Theresa Bentaas to be charged as laws were written in 1981
The woman accused of leaving her newborn baby to die on the side of the road in 1981 made her first court appearance Monday afternoon. After 38 years, Theresa Bentaas was arrested on three alternative charges Friday morning, including first degree murder.
According to her lawyer in the court hearing, we found out she graduated from O'Gorman in 1980. She also graduated from paralegal school and worked at a few law firms in Sioux Falls. Most recently, she was an employee at CBM Food Services. CBM Food Services provides food and commissary service for correctional facilities
Up until she was arrested, Bentaas lived with her husband in Sioux Falls and has two kids. One of her kids lives in Sioux Falls.
Since the crime happened in 1981, the laws at that time will be applied to this case when it comes to the charges.

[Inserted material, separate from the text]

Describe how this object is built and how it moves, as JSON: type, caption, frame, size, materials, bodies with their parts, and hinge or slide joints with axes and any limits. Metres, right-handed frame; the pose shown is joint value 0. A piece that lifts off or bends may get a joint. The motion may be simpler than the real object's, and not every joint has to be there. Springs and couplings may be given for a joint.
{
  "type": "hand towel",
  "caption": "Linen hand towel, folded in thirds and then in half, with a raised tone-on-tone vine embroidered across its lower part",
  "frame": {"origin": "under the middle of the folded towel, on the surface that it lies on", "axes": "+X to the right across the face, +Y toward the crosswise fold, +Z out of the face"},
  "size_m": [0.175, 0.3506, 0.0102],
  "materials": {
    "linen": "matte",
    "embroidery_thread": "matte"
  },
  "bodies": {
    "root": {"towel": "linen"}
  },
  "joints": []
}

But that's not the only unique aspect of this court proceeding.
She's charged with three alternative counts of first degree murder, second degree murder and first degree manslaughter. The maximum punishments for first degree and second degree murder are the same in 2019 as they were in 1981. Someone can be sentenced to death or life in prison for first degree murder. Murder in the second degree is punishable by mandatory life in prison.

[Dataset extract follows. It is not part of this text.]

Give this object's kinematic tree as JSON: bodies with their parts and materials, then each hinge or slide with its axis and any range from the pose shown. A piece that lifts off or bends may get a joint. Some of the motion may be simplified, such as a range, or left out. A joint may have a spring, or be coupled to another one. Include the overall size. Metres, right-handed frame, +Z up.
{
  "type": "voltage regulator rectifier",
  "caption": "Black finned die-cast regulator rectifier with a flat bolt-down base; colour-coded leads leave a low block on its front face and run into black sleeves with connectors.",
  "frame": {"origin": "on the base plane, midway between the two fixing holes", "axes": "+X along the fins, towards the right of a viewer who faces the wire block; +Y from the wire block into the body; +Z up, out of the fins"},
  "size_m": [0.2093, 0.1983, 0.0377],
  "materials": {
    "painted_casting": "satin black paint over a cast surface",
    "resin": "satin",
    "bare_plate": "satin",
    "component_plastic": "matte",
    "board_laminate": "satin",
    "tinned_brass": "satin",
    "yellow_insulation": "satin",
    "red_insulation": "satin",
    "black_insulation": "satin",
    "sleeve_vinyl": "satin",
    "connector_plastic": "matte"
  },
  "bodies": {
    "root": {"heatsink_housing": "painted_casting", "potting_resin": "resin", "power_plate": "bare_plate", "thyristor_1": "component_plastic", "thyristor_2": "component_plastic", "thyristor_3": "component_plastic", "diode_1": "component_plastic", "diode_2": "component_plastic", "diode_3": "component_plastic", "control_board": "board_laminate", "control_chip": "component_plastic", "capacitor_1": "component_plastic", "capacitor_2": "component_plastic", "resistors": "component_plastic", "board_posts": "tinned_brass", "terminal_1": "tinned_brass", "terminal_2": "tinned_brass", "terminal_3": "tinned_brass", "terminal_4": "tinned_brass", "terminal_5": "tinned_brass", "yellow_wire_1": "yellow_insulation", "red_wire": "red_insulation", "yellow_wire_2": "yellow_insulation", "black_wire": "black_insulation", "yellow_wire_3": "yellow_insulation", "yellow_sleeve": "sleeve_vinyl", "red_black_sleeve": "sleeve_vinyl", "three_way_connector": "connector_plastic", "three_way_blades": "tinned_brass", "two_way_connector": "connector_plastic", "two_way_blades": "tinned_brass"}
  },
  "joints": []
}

Another one of her charges is manslaughter in the first degree, which was classified as a class 1 felony in 1981. It's now a class C felony, but the possible sentence is the same, which is up to life in the state penitentiary. The only difference is that the fine for a class 1 felony is a little less.

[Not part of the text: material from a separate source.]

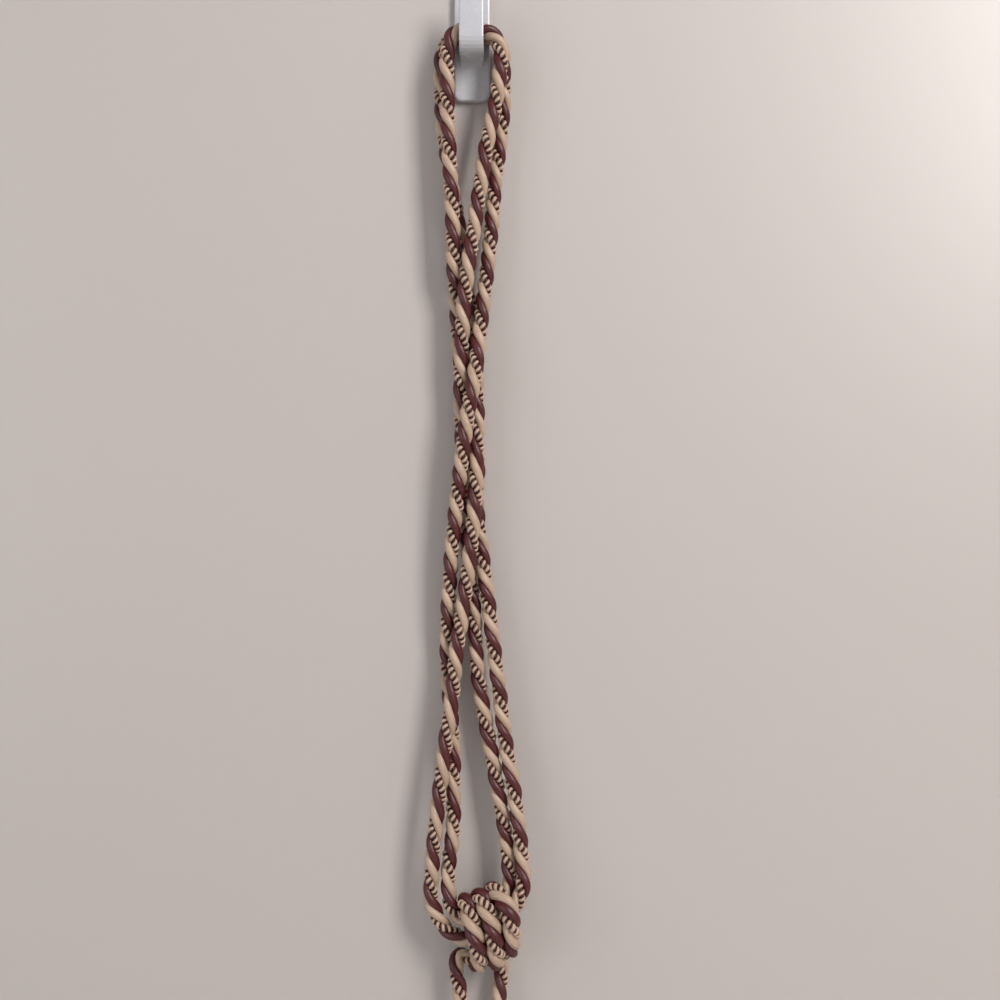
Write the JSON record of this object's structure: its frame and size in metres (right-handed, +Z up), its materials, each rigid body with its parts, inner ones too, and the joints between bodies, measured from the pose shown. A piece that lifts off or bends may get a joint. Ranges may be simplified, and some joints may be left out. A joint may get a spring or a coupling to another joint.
{
  "type": "curtain tieback tassel on its wall hook",
  "caption": "Twisted rope tieback hung by its two bights on a J hook, its strands crossing down to a wrapped knot that carries a tassel.",
  "frame": {"origin": "centre of the back face of the hook's plate", "axes": "+Z up along the hanging rope, +Y out of the plate's back into the wall, -Y towards the room"},
  "size_m": [0.0477, 0.0329, 0.6124],
  "materials": {
    "white_plastic": "glossy",
    "twisted_rope": "satin yarn",
    "tassel_yarn": "satin yarn",
    "band_yarn": "satin yarn"
  },
  "bodies": {
    "root": {"hook": "white_plastic", "arm_cord": "twisted_rope", "tassel_cord": "twisted_rope", "tassel_head": "tassel_yarn", "neck_band": "band_yarn", "tassel_skirt": "tassel_yarn"}
  },
  "joints": []
}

"It's complex and it's unique. I don't know where this case will end up in the criminal justice system. There's a lot of different factors," Aaron McGowan said, who is the Minnehaha County State's Attorney.
This includes the way Bentaas was found through genetic genealogy. The Sioux Falls Police Department teamed up with a company called Parabon NanoLabs that has had some success with cold cases in the past. This company helped track down the "Golden State Killer" last year, where a California man was arrested in connection to 13 murders and dozens of rapes in the 70's and 80's.
"Over the last few months with Parabon Labs with the baby's DNA, their genealogist becomes involved and a few weeks ago, we did a web-x with them and they were able to determine some family trees for us," Detective Mike Webb said with the Sioux Falls Police Department.
From there, Detective Webb built potential family trees. He then identified Bentaas as Baby Andrew's mother through DNA information and genealogy websites.
"I'm not aware of a similar case in South Dakota, where the case was solved in this fashion with that combination of science," McGowan said.
Attorney Scott Swier is not involved in this case but is the founder of Swier Law Firm. He said this DNA evidence appears to be very strong and will play a vital role in the case if it goes to trial.
"It's shown how far technology has evolved since the 1980's to the point where that technology wasn't available then. And to now have the technology get better to the point that we're talking odds to 1 to 1 trillion is pretty incredible," he said.
On Monday, the judge decided Bentaas' bond will stay at $250,000 even though the defense tried to get it lowered.
Lee Litz, who found the baby in 1981, and his daughter were at the hearing Monday afternoon. They were happy the bond wasn't lowered. Lee's daughter, Crystal said they went to the hearing to support Baby Andrew, since he doesn't have family.